For most of your MBA papers, you will be using secondary
sources (sources that did not originate the data they are reporting but
secured them elsewhere) and secondary data (information which may be
considered a primary source but was gathered for a purpose other than your
paper) rather than primary data (information you collect through surveys,
observations, or other primary research techniques specifically for your
paper). In QMS 6351, you will receive a brief introduction to
research methods related to primary data. This module will
familiarize you with a method for conducting secondary research.
- Start by learning about your topic in general. Suppose
you need to research a topic that has been introduced briefly in one of
your classes, or one that your class has not yet discussed that you will
be responsible for introducing to them. Begin with a set of
journalistic questions about the topic, such as:
One you have a basic list of questions, choose your first source.
This source may be a textbook, encyclopedia entry, or some other general
reference, and probably will not even appear on your list of references
when you conclude your research. Use the source to familiarize
yourself with the topic, and generate a list of keywords, phrases, and
names that you can use to conduct a more thorough review of literature
related to the topic.
- What is supply chain management?
- Who is relevant to the discussion of supply chain
management? What professionals or academicians are considered to be
authorities in this area?
- When did supply chain management become a hot topic?
- Where is supply chain management relevant or critical?
- Why is supply chain management important?
- How is supply chain management accomplished? Who or what
- Zero in on the purpose of your research. Decide whether
you need to complete research that surveys the entire topic, or addresses
in-depth one particular element or issue related to the topic. Based
on your conclusion, write a working thesis
statement. You may also use this step to refine the list of
keywords you generated in step one.
- Prepare a working reference list. Compile a list of all
the available books, articles, reference materials, and electronic
resources which appear relevant to your research topic. It is better
to have too many than too few, since you will probably need to pare down
your first list as your research refines. The VC/UHV Library
provides a listing of the most popular search
engines and subject directories, as well as database
listings by subject, that you can use in developing your reference
- Pull together your resources. Begin by using Internet
search engines or electronic databases to see how many of your sources you
will be able to obtain quickly and easily electronically. For those
which are not available online, consult a librarian about obtaining a
copy. In case the book must be requested through interlibrary loan,
always make these requests as early as possible.
- Take notes.

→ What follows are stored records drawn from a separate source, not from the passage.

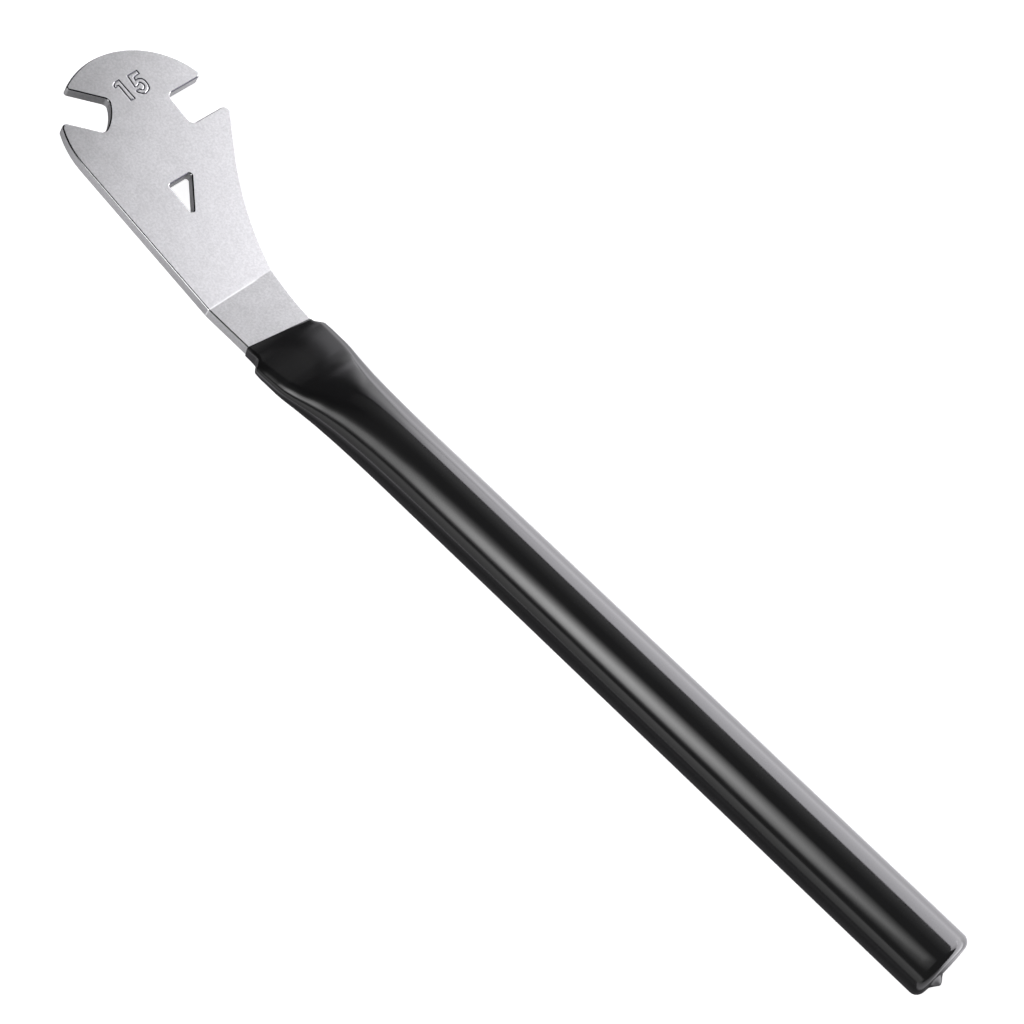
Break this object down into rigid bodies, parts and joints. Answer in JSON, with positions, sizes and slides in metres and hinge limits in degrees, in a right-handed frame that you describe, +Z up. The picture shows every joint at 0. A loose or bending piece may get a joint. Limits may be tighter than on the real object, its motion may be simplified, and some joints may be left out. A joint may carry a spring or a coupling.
{
  "type": "pedal wrench",
  "caption": "Long-handled bicycle pedal wrench: a bent flat steel head with two open jaws for pedal flats and a three-cornered hole, on a flattened steel tube dipped in a soft black sleeve",
  "frame": {"origin": "middle of the bounding box in plan, on the surface the wrench lies on", "axes": "+X runs along the handle towards the head, +Z is up, and the right-hand horn of the head, on the -Y side, touches the surface"},
  "size_m": [0.4726, 0.0706, 0.0398],
  "materials": {
    "plate_steel": "satin plated, fine even grain",
    "tube_steel": "plain drawn tube, hidden under the sleeve",
    "sleeve_vinyl": "semi-gloss dipped vinyl"
  },
  "bodies": {
    "root": {"jaw_plate": "plate_steel", "handle_tube": "tube_steel", "grip_sleeve": "sleeve_vinyl"}
  },
  "joints": []
}
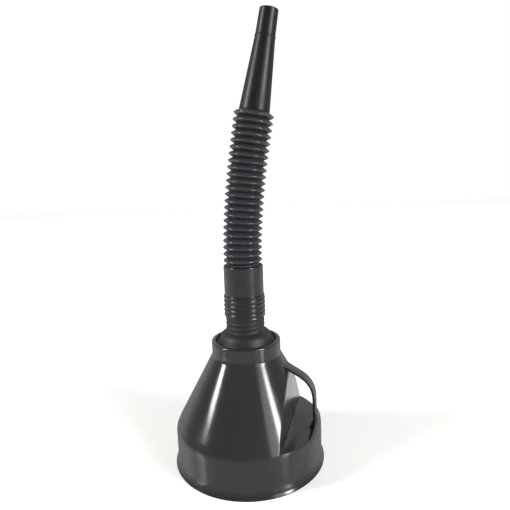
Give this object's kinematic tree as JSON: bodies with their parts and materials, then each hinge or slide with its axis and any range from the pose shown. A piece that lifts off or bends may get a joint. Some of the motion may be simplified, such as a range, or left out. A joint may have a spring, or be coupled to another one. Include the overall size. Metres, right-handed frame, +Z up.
{
  "type": "filling funnel with flexible spout",
  "caption": "Dark plastic filling funnel standing on its wide mouth, with a moulded strap handle, a screwed collar and a bendable ribbed spout ending in a tapered nozzle.",
  "frame": {"origin": "middle of the mouth's rim, on the surface that the funnel stands on", "axes": "+Z up along the bell's axis, +X to the side that the spout leans to, -Y to the front as pictured"},
  "size_m": [0.145, 0.145, 0.4112],
  "materials": {
    "grey_plastic": "glossy dark greenish-grey moulded plastic",
    "black_plastic": "smooth near-black moulded plastic",
    "strainer_plastic": "plain dark moulded plastic",
    "gauze": "fine woven brass wire",
    "hose_plastic": "satin near-black flexible plastic"
  },
  "bodies": {
    "funnel": {"funnel_body": "grey_plastic", "neck_fitting": "black_plastic"},
    "strainer": {"strainer_frame": "strainer_plastic", "strainer_gauze": "gauze"},
    "spout_base": {"spout_hose": "hose_plastic"},
    "collar": {"spout_collar": "grey_plastic"},
    "nozzle": {"spout_nozzle": "black_plastic"}
  },
  "joints": [
    {"name": "strainer_pull", "type": "slide", "parent": "funnel", "child": "strainer", "axis": [0, 0, -1], "range_m": [0, 0.095]},
    {"name": "spout_lift", "type": "slide", "parent": "funnel", "child": "spout_base", "axis": [0, 0, 1], "range_m": [0, 0.0191]},
    {"name": "collar_turn", "type": "hinge", "parent": "spout_base", "child": "collar", "pos_m": [0, 0, 0.1666], "axis": [0, 0, 1], "range_deg": [0, 1620]},
    {"name": "spout_bend", "type": "hinge", "parent": "spout_base", "child": "nozzle", "pos_m": [0.0036, 0, 0.26], "axis": [0, 1, 0], "range_deg": [-55, 45], "deforming": ["spout_hose"]}
  ],
  "couplings": [
    {"joint": "collar_turn", "follows": "spout_lift", "rad_per_m": 1478.4}
  ]
}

As you review each of your sources, record a
complete citation (citation and reference formats are addressed in the
module on Writing a Research Paper) and write down the information that
you think you will use. Decide on a system for keeping notes.
Some students prefer to write a single note on an index card so that the
cards can be shuffled and reordered as the paper is outlined, while others
type all of their notes into a single document to be cut and paste under
appropriate outline headings. Also, decide whether you will record
your notes as direct quotations, paraphrases, summaries, or a combination,
and make sure that you will be able to tell them apart later.

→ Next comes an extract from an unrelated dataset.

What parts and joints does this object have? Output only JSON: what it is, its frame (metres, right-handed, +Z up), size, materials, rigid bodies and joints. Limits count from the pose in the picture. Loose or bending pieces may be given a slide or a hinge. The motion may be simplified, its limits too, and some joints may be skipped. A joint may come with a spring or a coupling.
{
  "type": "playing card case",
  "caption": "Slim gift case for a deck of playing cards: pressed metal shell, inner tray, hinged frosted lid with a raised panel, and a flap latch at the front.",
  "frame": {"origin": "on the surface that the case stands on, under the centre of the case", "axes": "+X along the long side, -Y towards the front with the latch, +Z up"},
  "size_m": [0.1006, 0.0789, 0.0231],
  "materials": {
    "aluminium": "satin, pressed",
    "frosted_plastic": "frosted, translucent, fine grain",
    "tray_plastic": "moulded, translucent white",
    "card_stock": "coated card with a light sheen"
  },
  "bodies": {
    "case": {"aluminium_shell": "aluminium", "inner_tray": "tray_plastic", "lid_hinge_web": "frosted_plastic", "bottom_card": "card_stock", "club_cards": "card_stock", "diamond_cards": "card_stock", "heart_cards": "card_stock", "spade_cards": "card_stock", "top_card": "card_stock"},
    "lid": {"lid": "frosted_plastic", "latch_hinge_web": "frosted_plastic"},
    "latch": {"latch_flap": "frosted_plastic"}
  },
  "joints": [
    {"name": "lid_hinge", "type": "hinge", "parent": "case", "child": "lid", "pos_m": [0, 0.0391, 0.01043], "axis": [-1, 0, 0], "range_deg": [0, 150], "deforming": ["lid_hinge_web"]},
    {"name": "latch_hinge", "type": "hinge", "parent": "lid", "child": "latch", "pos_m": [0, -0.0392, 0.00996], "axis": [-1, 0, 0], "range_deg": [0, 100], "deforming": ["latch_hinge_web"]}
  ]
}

Knowing that you've been consistent about your notes will make you less
likely to plagiarize from any of your sources inadvertently.

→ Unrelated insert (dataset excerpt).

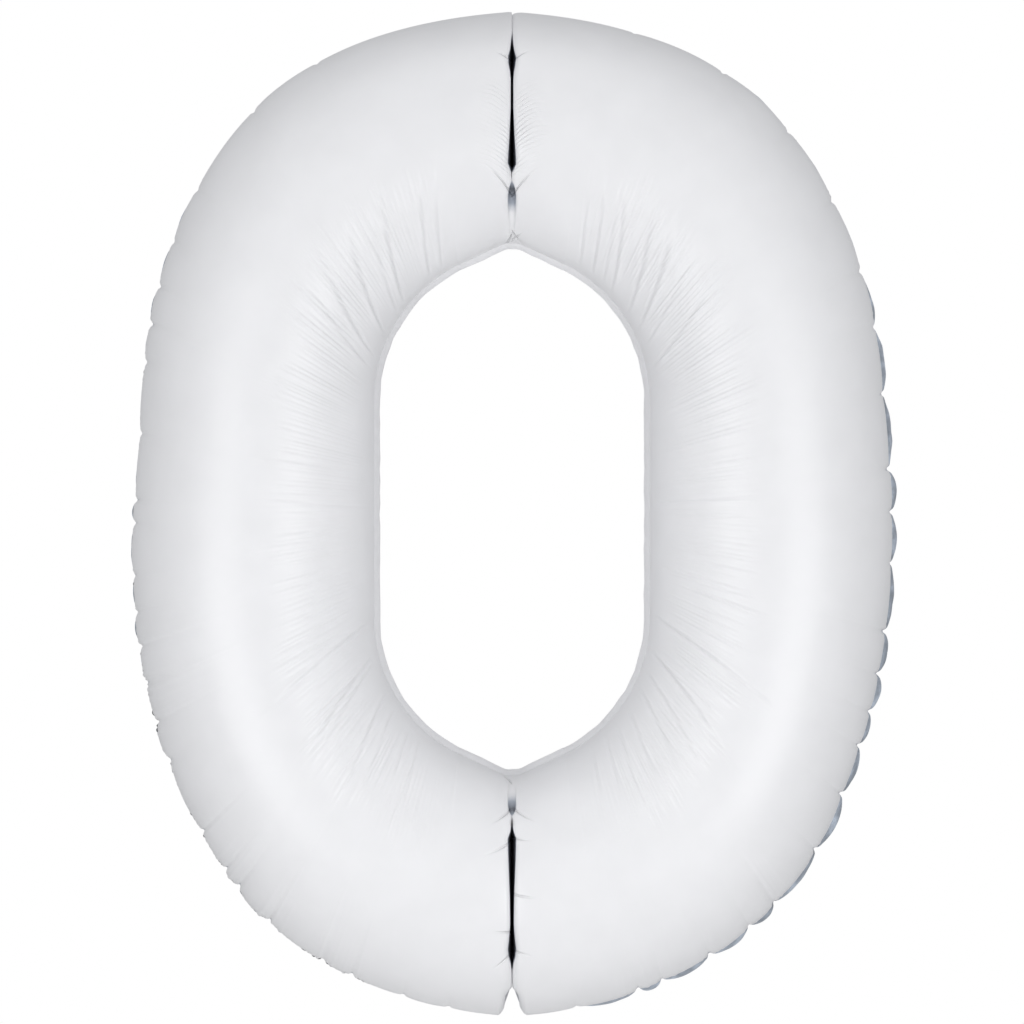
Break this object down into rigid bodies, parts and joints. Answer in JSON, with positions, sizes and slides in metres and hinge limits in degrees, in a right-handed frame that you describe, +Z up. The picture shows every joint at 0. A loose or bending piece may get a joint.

- Evaluate your sources. Because so much of our research
is conducted online now, verifying the credibility of your sources has
become both more challenging and more critical than ever. Among the
issues you should consider are
Throughout the resource evaluation stage, remember that your sources
were written by other people who may be prone to the same errors that you
are trying to avoid--the authors may have misattributed portions of their
research, plagiarized (intentionally or unintentionally), or made mistakes
about which of their sources should be included or excluded. Do not
take it for granted that the author of the resource you are using is
fundamentally a better researcher than you are--find out.
- Purpose and audience - In many cases, your resources were not
primarily intended to assist students with scholarly research.
Therefore, you must consider who the resource was written for and
why. Was it intended to advertise or promote something? In
that case, it is likely that the source is not objective. Does it
assume that you are already an expert in the field? In that case,
you may need to be more familiar with your topic before you can adequately
interpret the information this source is providing.
- Authority - You need to have some confidence that the person
or organization who provided your source actually knows what they are
talking about. Do some checking on the author's credentials, any
bias he or she may have on the subject, and, if the author purports to be
a scholar, whether he or she has published anything on the topic in a
refereed journal. If your source is an organization, check for basic
credibility hallmarks; they should have a legitimate mailing address, and
their mission or vision statement should reassure you of their commitment
to providing accurate information. It is also helpful if they are
affiliated with another organization which you already trust.
- Currency - Assuming that you are researching a "hot
topic" in business, your sources should be as current as possible,
with the exception of recognized seminal works on your subject. The
majority of your print sources should be no more than five years
old. If you are using web page references, the web pages should list
dates of creation and update or modification, and updates should be recent
enough to persuade you that the pages are still active. (Note:
Because web pages can be modified so easily and so often, you should print
a copy of any web pages which you are using in your research, and note the
date that you printed them on your reference list.)
- Context - Your resources should be evaluated against each
other as well as on their own individual merits to ensure that you are
building your research on the best information available. Review the
list of reference for each of your resources and decide whether all of
them appear to be thorough and/or scholarly. If one or two are
obviously weaker than the others, you may not want to include them unless
they provide an important and credible detail that other sources
omit. Also consider eliminating a source if its content is already
covered more thoroughly by other resources at your disposal, or if it
appears to be summarizing another work--you would be better off looking
for the original source than using a second-hand summary of it.
Finally, decide whether each of your sources is truly appropriate for
inclusion in an academic paper.
- Analyze your data. Decide how to organize your
information around your thesis sentence. When your notes are in
order, you are ready to begin writing a research paper.
However, don't be surprised if you find that you need to obtain additional
research information before your paper is complete--research and writing
are in many ways parallel activities.